Don't assume your professor will refer back to material in one of your prior questions. For instance, in question 3, you might state simply "Because of the parol evidence rule, the answer is that the D will win," without mentioning what that rule is because you have just described it fully in question 2. But unless you're so strapped for time that it's impossible for you to write out the rule, you should repeat it, or at least say, "Because of the parol evidence rule (see the discussion in question 2), the answer is that the D will win."
Professors often don't read each student's book from cover to cover. Instead, they read everyone's first question, grade them, then turn to the second, and so on. This helps in arriving at a grading standard. To eliminate your losing points for appearing not to know the answer and to eliminate professors' headaches (having to rifle back through your earlier answers), try to make each response self-contained.

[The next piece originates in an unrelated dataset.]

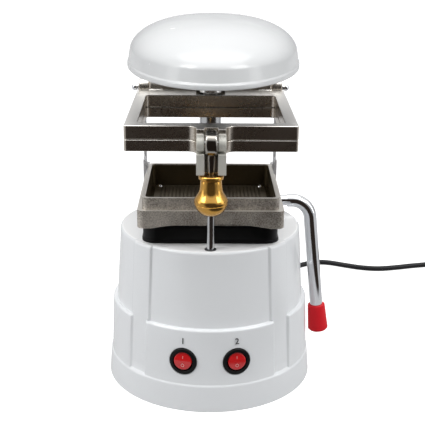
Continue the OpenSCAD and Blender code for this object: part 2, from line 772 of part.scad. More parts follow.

Some students like to bring candy and gum to an exam. If you want such things, fine, but don't distract yourself or others with edibles. I found that something cold to drink halfway through the test seemed to give me a nice burst of energy. You won't be allowed to smoke during the exam unless there is a separate smokers' section or exam room, but if you feel the urge so strongly that you become distracted, step out into the hall for three or four minutes for a cigarette.
When it's over with, no postmortems. Don't discuss the exam with classmates. Everyone will have found at least one issue no one else thought of and will gleefully point out the fact. Listening to such discussions will make you wonder if you took the same exam as everybody else. If there is any way to avoid it, do not study for future exams on the night of one you've finished. You need relaxation more than input. Have some fun. Get some sleep.